## begin DATA BLOCK
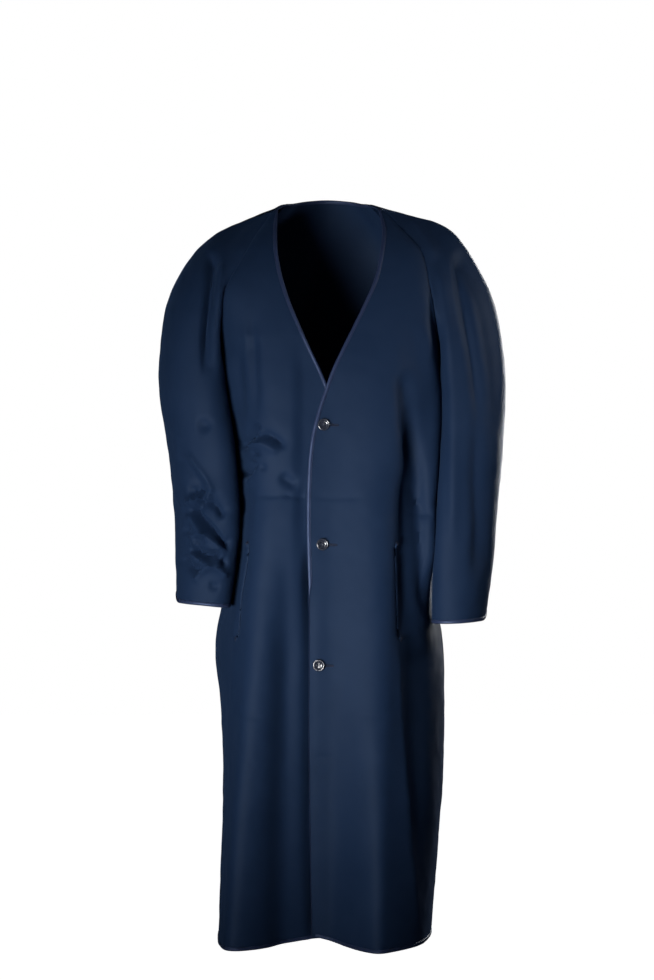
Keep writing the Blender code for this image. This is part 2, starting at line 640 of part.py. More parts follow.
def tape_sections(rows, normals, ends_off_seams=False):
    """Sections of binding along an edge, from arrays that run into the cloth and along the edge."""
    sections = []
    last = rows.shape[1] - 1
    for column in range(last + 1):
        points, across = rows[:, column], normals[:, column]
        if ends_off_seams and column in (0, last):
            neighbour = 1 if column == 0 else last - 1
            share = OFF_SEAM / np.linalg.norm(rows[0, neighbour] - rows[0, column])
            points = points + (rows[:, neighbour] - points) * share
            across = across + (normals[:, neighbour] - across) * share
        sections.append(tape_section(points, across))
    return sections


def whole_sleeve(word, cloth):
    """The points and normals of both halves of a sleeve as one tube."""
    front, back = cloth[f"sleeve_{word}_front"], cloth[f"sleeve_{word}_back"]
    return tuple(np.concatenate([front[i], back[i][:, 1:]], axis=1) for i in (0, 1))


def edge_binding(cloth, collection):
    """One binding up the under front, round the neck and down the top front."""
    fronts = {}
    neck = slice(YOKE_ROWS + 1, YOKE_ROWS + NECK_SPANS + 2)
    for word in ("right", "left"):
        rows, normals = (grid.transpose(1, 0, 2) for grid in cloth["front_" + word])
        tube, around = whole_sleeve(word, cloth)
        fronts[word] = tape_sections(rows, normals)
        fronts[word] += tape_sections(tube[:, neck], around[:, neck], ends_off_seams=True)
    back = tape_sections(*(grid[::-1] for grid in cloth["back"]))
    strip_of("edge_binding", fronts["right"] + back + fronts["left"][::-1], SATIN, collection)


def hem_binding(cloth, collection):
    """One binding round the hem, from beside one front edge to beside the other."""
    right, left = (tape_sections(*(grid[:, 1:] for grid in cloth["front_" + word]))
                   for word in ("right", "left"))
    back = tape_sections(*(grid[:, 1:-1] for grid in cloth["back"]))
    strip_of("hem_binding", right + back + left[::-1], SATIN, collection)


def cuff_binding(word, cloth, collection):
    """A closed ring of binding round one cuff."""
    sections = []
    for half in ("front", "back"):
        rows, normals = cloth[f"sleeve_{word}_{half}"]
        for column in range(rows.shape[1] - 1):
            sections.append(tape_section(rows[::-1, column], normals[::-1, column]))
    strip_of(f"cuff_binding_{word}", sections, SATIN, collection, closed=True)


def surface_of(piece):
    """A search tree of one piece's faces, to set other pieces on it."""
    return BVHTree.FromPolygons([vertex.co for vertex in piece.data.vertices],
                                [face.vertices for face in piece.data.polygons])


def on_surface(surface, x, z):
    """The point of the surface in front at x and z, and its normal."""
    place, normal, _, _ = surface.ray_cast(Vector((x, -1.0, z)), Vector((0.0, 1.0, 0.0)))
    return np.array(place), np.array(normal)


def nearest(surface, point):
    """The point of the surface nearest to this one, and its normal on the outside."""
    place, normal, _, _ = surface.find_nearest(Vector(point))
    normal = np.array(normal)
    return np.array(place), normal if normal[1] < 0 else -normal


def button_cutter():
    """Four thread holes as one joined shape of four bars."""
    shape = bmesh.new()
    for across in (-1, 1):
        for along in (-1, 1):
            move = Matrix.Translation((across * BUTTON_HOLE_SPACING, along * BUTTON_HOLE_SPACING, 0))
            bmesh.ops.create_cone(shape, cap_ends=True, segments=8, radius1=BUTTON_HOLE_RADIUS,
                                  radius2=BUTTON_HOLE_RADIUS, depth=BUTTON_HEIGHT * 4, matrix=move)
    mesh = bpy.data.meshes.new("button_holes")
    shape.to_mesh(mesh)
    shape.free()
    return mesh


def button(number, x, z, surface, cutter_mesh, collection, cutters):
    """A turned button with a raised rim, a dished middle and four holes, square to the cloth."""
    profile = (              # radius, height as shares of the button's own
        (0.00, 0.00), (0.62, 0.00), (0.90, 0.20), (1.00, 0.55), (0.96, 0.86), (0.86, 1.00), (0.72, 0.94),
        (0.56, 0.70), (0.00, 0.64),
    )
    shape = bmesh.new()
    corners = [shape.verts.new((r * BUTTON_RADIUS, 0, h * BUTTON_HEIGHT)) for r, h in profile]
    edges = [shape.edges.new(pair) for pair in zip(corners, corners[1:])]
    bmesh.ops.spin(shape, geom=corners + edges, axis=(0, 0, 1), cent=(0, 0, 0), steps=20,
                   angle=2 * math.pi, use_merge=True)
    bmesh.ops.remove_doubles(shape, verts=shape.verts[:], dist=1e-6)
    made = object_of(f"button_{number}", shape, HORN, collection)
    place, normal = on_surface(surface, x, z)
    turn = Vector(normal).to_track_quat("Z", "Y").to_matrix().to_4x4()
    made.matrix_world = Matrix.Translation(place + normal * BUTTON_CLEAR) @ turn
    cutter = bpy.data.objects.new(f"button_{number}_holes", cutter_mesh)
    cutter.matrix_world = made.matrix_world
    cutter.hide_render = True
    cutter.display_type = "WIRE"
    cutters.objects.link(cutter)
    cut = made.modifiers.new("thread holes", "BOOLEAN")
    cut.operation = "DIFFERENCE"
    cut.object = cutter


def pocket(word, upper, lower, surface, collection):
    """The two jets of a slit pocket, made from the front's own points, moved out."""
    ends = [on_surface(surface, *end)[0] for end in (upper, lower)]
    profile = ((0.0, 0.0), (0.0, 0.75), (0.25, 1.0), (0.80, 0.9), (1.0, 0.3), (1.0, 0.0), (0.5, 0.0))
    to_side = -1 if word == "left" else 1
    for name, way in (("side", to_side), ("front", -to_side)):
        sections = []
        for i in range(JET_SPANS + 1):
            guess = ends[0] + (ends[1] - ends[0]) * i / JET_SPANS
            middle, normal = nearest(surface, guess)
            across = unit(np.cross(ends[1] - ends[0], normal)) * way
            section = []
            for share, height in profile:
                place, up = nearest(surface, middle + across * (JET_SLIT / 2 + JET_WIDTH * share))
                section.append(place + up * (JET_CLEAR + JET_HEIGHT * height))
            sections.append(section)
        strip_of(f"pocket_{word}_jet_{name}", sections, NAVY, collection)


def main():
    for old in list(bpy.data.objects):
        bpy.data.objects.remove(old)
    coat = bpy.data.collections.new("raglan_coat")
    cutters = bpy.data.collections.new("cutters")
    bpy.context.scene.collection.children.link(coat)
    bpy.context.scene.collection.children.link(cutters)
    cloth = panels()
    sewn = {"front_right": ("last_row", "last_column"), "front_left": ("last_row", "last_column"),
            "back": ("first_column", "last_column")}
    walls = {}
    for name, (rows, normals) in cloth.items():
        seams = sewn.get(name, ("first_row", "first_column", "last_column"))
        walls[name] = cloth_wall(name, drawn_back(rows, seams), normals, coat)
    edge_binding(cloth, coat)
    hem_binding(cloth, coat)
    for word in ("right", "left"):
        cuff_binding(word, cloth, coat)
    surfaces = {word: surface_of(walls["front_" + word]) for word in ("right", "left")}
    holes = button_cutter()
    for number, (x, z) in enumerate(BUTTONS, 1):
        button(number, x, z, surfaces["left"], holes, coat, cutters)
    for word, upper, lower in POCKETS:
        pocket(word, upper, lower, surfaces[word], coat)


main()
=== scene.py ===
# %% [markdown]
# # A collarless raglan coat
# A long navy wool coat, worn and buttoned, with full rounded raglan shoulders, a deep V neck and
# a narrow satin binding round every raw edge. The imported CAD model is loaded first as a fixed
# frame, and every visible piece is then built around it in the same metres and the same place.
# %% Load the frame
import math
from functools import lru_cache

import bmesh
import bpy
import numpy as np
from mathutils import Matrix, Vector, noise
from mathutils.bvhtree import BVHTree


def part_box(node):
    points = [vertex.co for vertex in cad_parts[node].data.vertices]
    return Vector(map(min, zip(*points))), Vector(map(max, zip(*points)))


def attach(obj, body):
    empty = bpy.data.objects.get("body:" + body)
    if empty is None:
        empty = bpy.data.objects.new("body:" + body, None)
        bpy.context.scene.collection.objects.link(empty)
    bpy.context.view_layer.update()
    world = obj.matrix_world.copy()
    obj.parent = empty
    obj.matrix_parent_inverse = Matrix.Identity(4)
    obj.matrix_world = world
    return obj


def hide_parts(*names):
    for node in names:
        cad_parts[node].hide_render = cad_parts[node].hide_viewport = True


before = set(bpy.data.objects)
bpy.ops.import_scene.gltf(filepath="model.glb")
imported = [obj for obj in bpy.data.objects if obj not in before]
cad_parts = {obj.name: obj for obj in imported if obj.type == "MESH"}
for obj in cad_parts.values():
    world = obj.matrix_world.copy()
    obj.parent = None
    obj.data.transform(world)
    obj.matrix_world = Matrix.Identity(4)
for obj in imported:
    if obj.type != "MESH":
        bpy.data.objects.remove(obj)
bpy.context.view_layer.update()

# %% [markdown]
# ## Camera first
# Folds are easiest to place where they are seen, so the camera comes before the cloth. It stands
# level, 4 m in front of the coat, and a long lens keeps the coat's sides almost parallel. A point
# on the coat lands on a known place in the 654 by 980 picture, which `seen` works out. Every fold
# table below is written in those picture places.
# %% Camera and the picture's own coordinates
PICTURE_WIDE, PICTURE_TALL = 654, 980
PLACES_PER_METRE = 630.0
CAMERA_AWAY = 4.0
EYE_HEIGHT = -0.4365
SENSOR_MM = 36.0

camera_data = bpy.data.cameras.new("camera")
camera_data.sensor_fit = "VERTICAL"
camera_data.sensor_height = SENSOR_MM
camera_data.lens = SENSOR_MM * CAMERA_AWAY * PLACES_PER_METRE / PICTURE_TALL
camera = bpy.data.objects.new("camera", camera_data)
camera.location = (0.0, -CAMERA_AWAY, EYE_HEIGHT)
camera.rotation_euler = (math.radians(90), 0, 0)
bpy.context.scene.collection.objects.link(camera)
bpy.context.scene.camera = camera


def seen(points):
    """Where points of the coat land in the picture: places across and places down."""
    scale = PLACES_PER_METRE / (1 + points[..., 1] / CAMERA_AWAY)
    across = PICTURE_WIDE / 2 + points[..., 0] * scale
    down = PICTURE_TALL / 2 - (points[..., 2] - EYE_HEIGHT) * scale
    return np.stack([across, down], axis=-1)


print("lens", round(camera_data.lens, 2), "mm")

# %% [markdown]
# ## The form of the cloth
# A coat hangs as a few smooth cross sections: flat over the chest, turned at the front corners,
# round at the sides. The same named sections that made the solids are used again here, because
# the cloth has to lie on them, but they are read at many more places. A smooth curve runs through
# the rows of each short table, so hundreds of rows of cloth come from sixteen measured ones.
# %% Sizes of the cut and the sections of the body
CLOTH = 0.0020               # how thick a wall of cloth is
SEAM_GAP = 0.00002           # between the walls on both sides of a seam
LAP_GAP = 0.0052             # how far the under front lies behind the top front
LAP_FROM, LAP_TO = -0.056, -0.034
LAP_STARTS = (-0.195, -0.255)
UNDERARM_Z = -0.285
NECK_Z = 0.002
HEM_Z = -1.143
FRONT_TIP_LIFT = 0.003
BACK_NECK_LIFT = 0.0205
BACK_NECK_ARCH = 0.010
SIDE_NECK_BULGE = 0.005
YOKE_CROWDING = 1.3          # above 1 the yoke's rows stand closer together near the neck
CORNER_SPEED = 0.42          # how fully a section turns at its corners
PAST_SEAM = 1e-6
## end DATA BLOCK
Each line that contains the string "vertices" counts once; say how many there are and nothing else.

3